Liquidity always chases markets where there are economic fundamentals and from India’s stand point it is one of the few countries that will show an improving trend going forward. Therefore, I would expect liquidity to return to the Indian market. In the second half, you would see that being reflected also in the stock prices.

Q: What has been the nature of the outflows? We use the term exchange traded fund (ETF) outflows but is it where most of the money has flowed out? What have the long only done through the month of June because it has been terrible in terms of returns for someone who is investing from overseas?

A: It has been a case of global volatility across markets. You have seen impact on the bond markets as well as on the equity markets. Even the commodity prices seem to be pretty weak and so, it has affected all the asset classes. This is bound to happen whenever you have a change in the stance particularly for large country like the US in terms of their view on quantitative easing (QE) going forward.

It would be disruptive in the near term but longer term it would be pretty positive for countries which have economic fundamentals. I also see global allocation shift gradually away from bonds into equities and that is going to favour India also.

Q: For the rupee, the downside risk that many economists are talking about now is that the rupee tests the RBI patience and the RBI may be forced to lift rates as well going ahead. How do you see the depreciation in the rupee impact the monetary policy now?

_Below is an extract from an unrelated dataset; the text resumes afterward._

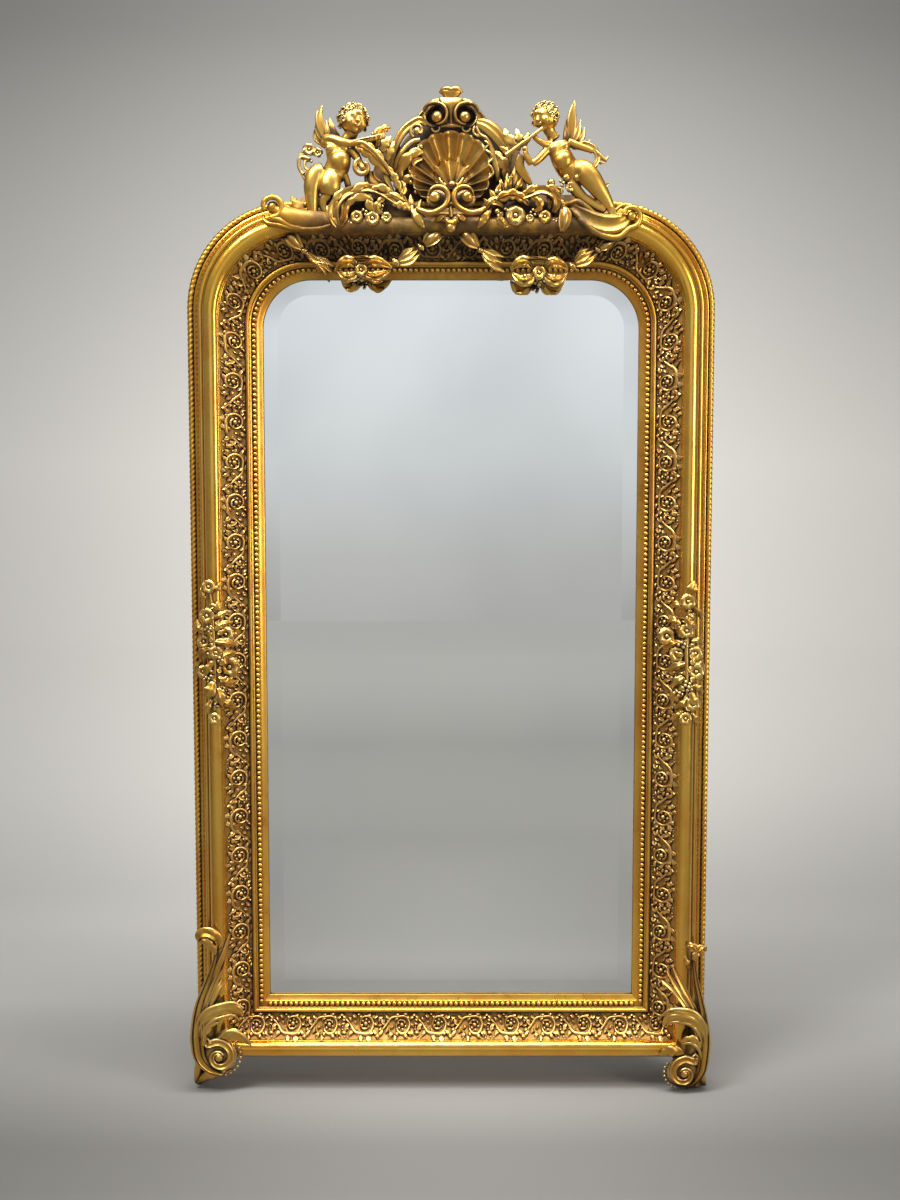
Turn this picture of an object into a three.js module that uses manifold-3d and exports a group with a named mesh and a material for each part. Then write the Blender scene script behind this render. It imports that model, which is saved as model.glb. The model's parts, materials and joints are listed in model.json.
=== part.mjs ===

A: A large amount of the rupee depreciation seems to be done. In fact one of the biggest positive surprises for the market would actually be the Balance of Payment (BoP) or the current account on many fronts. For example, gold has been one of the biggest components of imports and with the ban on gold imports we expect that component to actually start falling.

Secondly, commodity prices are weak and that will benefit our current account. Also when the rupee depreciates, exports become very competitive from India stand point and discretionary imports actually start getting curtailed. That becomes some kind of self correcting mechanism which helps correct the current account deficit. On the portfolio side as far as capital account is concerned, equity portfolios are likely to be strong.

We still expect the central bank to cut policy rates by about 50 bps. More liquidity measures are now required either in the form of CRR cut, or in the form of very active OMOs. For that matter, very significant government spending, because that would help to transmit the reduced policy rates into lending rates. So, we expect portfolio flows to respond to this liquidity measures that the RBI would perhaps implement and that would also reflect in the lending rates and help to see the economy recovering.

As far as foreign direct investment (FDI) is concerned, it is also showing lot of positive trends. We have seen a lot of multinational companies looking at India with interest like Hindustan Unilever.